• **Set problem**
Reproduce exactly the lines below, from the first through the one containing "CUT_Y = (-4, 4)", and nothing more.

• **Source data**
• • • • • • •

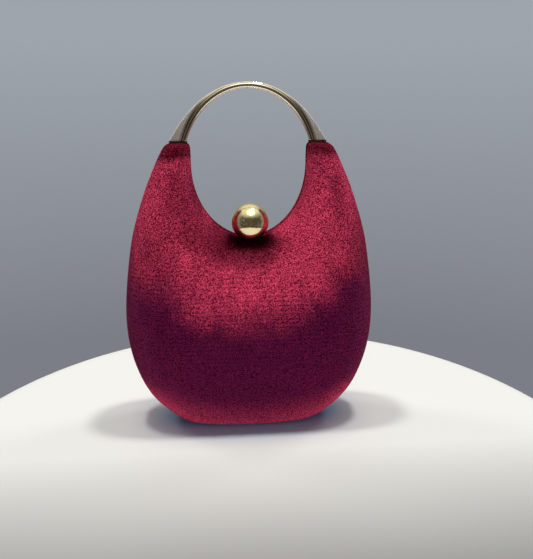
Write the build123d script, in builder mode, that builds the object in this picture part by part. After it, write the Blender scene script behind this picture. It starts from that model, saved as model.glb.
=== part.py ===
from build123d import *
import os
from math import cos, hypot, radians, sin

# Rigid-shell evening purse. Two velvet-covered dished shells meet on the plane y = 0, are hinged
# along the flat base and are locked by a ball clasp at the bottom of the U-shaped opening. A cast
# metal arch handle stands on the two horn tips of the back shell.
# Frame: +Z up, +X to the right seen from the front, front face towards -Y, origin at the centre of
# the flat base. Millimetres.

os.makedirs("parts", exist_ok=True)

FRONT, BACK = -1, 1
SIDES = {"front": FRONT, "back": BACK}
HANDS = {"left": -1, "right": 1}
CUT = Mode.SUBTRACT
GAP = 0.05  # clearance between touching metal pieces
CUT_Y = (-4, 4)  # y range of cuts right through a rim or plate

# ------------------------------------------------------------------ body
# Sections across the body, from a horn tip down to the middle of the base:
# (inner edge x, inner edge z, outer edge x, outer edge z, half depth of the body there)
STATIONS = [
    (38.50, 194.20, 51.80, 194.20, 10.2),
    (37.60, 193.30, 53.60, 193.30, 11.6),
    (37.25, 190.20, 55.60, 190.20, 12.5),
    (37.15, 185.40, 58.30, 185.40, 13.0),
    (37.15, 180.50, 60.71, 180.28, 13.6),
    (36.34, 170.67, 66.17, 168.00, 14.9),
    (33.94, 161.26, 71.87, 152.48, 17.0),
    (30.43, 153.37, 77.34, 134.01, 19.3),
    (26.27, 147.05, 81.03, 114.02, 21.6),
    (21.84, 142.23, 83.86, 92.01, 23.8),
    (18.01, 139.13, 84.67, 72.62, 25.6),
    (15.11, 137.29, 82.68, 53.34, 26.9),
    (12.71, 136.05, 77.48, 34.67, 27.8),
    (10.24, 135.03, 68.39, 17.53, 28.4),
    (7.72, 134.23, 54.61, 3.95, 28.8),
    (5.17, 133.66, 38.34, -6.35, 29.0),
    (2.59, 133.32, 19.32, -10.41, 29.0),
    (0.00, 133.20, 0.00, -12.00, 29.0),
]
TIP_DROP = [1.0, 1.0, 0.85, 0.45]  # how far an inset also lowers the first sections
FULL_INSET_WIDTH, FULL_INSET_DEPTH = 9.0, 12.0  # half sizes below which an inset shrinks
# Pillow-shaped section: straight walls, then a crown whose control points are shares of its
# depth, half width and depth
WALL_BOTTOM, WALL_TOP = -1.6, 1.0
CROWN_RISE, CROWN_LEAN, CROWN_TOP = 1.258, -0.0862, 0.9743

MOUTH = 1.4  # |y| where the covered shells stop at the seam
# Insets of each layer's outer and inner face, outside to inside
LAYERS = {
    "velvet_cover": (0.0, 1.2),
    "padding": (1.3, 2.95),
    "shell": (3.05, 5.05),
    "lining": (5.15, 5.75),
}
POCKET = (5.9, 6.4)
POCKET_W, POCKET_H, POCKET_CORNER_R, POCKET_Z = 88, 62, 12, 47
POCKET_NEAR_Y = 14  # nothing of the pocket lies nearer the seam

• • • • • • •

• **Response to the task**
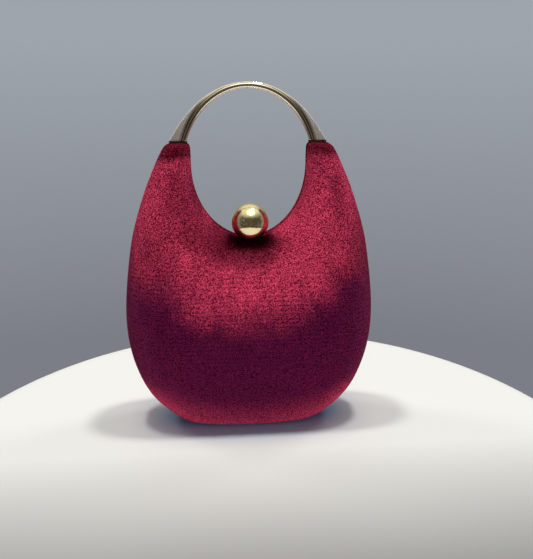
Write the build123d script, in builder mode, that builds the object in this picture part by part. After it, write the Blender scene script behind this picture. It starts from that model, saved as model.glb.
=== part.py ===
from build123d import *
import os
from math import cos, hypot, radians, sin

# Rigid-shell evening purse. Two velvet-covered dished shells meet on the plane y = 0, are hinged
# along the flat base and are locked by a ball clasp at the bottom of the U-shaped opening. A cast
# metal arch handle stands on the two horn tips of the back shell.
# Frame: +Z up, +X to the right seen from the front, front face towards -Y, origin at the centre of
# the flat base. Millimetres.

os.makedirs("parts", exist_ok=True)

FRONT, BACK = -1, 1
SIDES = {"front": FRONT, "back": BACK}
HANDS = {"left": -1, "right": 1}
CUT = Mode.SUBTRACT
GAP = 0.05  # clearance between touching metal pieces
CUT_Y = (-4, 4)  # y range of cuts right through a rim or plate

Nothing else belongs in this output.